Sadly, the majority end up toiling and moiling on the streets in search of jobs in order to earn a lucrative income in vain.
A few, however, have folded their sleeves and taken up these despised jobs, and they are doing just fine.
kenyagist.com takes a look at such neglected jobs which earn a profitable income.
Hawking is one of the most underrated businesses that can earn one a good income. Selling commodities such as second-hand clothes, kitchen appliances, food commodities can lead to profitable earnings. For instance, a street vendor can earn up to Ksh 3,000-Ksh5,000 a day on average but this also depends on the choice of location.
A spot check around the busy streets of Nairobi on areas around the Agha Khan walk, Tom Mboya, Mama Ngina, reveals scores of Kenyans selling various commodities in a bid to make their daily sales.

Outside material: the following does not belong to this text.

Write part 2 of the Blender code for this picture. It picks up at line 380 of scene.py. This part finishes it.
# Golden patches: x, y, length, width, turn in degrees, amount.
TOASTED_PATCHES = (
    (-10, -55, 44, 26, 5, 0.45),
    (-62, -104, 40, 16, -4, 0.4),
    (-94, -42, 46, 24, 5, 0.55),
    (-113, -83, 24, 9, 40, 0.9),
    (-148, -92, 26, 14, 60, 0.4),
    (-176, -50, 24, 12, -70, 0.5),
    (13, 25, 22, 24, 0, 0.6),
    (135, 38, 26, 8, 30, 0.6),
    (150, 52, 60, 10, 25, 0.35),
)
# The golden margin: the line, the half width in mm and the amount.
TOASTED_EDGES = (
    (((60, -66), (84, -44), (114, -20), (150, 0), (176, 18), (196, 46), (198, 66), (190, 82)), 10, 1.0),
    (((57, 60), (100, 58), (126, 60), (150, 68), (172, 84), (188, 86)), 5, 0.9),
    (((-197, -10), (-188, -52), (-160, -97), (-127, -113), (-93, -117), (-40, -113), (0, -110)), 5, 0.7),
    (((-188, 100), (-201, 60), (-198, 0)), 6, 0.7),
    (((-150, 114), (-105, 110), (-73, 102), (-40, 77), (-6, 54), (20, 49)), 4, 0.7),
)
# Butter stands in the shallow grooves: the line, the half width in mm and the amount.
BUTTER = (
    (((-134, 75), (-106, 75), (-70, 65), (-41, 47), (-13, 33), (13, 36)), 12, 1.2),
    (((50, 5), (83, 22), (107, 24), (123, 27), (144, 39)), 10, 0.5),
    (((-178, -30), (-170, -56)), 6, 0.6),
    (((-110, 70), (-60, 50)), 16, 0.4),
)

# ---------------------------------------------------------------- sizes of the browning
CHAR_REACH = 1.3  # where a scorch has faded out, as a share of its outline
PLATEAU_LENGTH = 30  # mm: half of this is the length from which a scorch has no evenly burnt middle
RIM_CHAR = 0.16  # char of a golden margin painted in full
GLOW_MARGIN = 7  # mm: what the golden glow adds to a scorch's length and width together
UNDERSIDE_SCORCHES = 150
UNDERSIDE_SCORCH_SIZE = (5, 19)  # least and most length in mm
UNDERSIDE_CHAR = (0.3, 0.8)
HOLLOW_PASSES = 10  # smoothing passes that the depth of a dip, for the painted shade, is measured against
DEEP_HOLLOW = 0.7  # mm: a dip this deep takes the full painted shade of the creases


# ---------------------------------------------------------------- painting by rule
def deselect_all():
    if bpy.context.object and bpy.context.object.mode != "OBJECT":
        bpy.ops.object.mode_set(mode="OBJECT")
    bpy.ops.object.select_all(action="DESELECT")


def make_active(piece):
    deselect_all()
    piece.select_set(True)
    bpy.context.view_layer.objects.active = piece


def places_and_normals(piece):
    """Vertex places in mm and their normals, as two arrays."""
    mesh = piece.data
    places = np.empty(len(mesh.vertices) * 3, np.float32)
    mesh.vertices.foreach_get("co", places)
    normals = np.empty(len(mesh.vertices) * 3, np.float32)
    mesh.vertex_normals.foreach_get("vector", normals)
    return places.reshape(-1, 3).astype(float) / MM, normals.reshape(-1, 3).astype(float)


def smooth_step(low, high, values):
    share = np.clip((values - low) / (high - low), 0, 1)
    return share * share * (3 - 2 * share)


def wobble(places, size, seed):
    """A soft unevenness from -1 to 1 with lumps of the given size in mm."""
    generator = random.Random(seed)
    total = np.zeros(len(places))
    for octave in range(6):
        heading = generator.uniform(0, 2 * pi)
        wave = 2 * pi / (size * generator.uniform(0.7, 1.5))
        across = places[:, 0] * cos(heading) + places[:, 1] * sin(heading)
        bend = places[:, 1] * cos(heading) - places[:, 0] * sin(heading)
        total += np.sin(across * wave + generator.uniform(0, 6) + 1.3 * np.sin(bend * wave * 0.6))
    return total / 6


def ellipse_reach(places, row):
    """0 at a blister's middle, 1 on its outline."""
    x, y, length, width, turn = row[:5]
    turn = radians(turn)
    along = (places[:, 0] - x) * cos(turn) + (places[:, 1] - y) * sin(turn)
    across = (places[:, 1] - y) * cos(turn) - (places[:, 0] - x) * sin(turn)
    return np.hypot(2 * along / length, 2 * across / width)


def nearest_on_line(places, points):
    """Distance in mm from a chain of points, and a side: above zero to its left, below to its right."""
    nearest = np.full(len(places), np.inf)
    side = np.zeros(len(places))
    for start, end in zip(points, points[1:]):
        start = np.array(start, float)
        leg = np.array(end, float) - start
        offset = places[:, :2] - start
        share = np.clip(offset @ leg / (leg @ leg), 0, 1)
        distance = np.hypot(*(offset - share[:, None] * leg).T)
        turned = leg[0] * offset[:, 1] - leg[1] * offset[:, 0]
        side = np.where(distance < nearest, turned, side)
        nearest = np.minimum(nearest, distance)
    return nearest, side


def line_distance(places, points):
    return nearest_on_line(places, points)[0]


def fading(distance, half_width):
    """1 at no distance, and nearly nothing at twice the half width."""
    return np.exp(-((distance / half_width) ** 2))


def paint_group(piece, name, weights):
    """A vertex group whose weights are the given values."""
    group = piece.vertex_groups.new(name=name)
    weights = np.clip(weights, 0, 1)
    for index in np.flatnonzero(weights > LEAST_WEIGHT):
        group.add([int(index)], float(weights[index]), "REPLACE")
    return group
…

For instance, a university student took to social media to disclose that through hawking, her father has been able to pay her university fees alongside those of her two younger sisters.
Arguably one of the most overlooked businesses, the garbage collection industry has been a source of hope for youths who lacked employment opportunities. Many have ended up making very good bread from the business.
Joyce Ngatia, a lawyer who doubles up as a garbage collector, revealed in a past interview with KTN News that she earns on average Ksh 500,000 a month from collecting garbage from ten estates in Nairobi. Some of the estates he mentioned included Syokimau, Westlands, Imara Daima.
Armed with only two trucks and eight personnel, she begins the work at 4 am and ends at 1 pm when she finally dumps the garbage at Dandora.
Her experience mirrors that of Grace Wangechi, an aeronautical engineer who admitted that lack of formal employment forced her to venture into a different field. She revealed to kenyagist.com that she pays her three employees on average Ksh 800 daily.
A recent survey carried out by Kenyabusinessideas.com, in estates such as Westlands, Huruma, Ruaka/Gachie, and parts of Pangani revealed that the car wash business serves about 100-300 cars in a day bringing in a daily income of Ksh13,000-Ksh20,000.
On average a motorbike is charged between Ksh80-Ksh120, matatu from Ksh150-Kah300, and lorries between Ksh1,000 and Ksh2,500.
The survey, however, attributed the success of the business to the location, the size of the yard, and the number of personnel to ensure that the customers aren’t kept too long.
“When considering location, it should be next to a busy road, clearly visible and easily accessible and not far from residential areas with many cars,” part of the survey read.
Known for its wild and rowdy nature, touting is a lucrative venture that the majority of youth tend to opt for, a worthy business but not for the feeble.
The transport sector mainly thrives due to city residents having to move to and from their workplaces. Reports indicate that some touts earn between Kh2,000 and Ksh4,000 a day.
For matatu owners, due to the Covid-19 restrictions, they can earn on average Ksh6,000 a day as opposed to Ksh8,000 they used to earn daily before the pandemic.
Joining the fray are Boda Boda riders who also churn out a great income. A past Business Daily report revealed that they make over Ksh2,000 daily, which translates to approximately Ksh 60,000 a month.
Those in love with art tend to sway to the lucrative venture that is sculpting. This involves crafting various sculpts from stone, metal, ceramics, wood, and other materials.
Kioko Mwitiki, a Kenyan youth living in the United States of America detailed in a past interview, that his sculpts earn him up to Ksh10,000 on a daily basis.
The sculpts can range from various items such as animals, appliances, or various human personalities which might be curved upon the request by a customer.